Numerical schemes for coupled multi-scale problems

Coupling of models on different scales has been ubiquitous in the mathematical modeling of real–world phenomena with a prominent example being the earth system models where relevant aspects of the Earth system on different scales are simulated and necessarily needed to be coupled for a complete description of the process. Due to the increasing complexity of the compartmental models the coupling procedure itself poses major challenges analytically as well as numerically. A suitable method should ensure that relevant properties are conserved across models and scales and an efficient numerical computation should be possible to allow for real–time simulations.

Although the coupling of systems of balance laws has been successfully conducted in the past, they suffer from short-comings. A bulk of work has been performed in the one–dimensional case in the past decades in the context of networked problems for various fields, where a key concept in the development of analytical and numerical results has been the notion of Riemann solvers or half–Riemann problems at the coupling interface. The developed techniques require the analytical expression of the nonlinear wave curves which in many relevant models might not be explicitly available. This severely limits the use of those techniques. The developments have also been mirrored in numerical schemes that in almost all literature relies on the Riemann–solver at the coupling point safe for some exceptions, they, however, do not translate to the relevant multi–scale case. Also, property preserving numerical methods for the coupling at the same scale are not available. Multi–dimensional extensions have so far been addressed by projection of the flux in normal direction leading to formally one–dimensional systems. Finally, the question of the coupling across scales has very recently gained interest but a general methodological approach and corresponding property preserving methods are still at large.

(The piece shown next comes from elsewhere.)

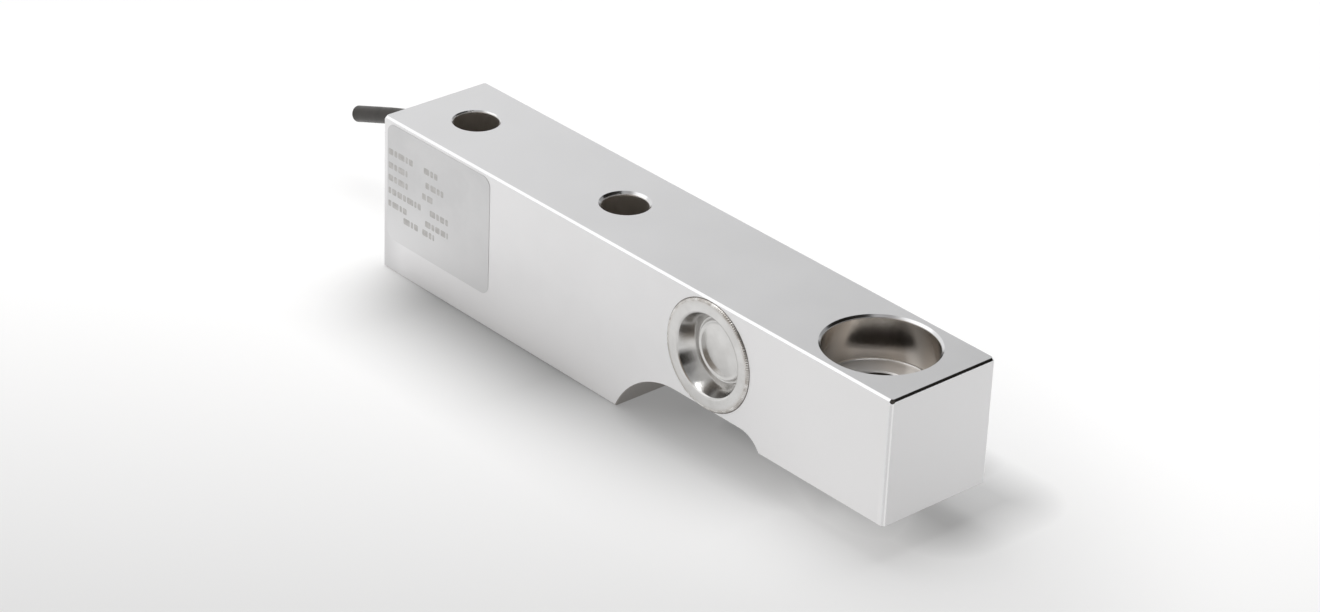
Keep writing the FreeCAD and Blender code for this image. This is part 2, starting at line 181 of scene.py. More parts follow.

The aim of this project is to develop numerical schemes for multi–scale coupled problems arising in nonlinear fluid dynamics. More specifically, we aim to develop schemes that do not rely on Riemann solvers at the coupling interface and allow for the extension to multi–scale and, with the perspective of turbulent flow, towards multi–dimensional settings. The development of the scheme is accompanied by theoretical analysis on its properties as well as an implementation for different scenarios described by (multi–dimensional) systems of hyperbolic balance laws and/or transport–dominated problems exhibiting multiple scales. We exemplify the developed, numerical method on systems of gas dynamics and a transpiration cooling problem. For this purpose, we first derive a relaxation approach for coupled transport problems relying on one relaxation parameter. This is followed by the investigation of
extended properties of the relaxation systems with different relaxation velocities. Finally, the developed techniques are are applied to different scenarios of multi–scale coupling.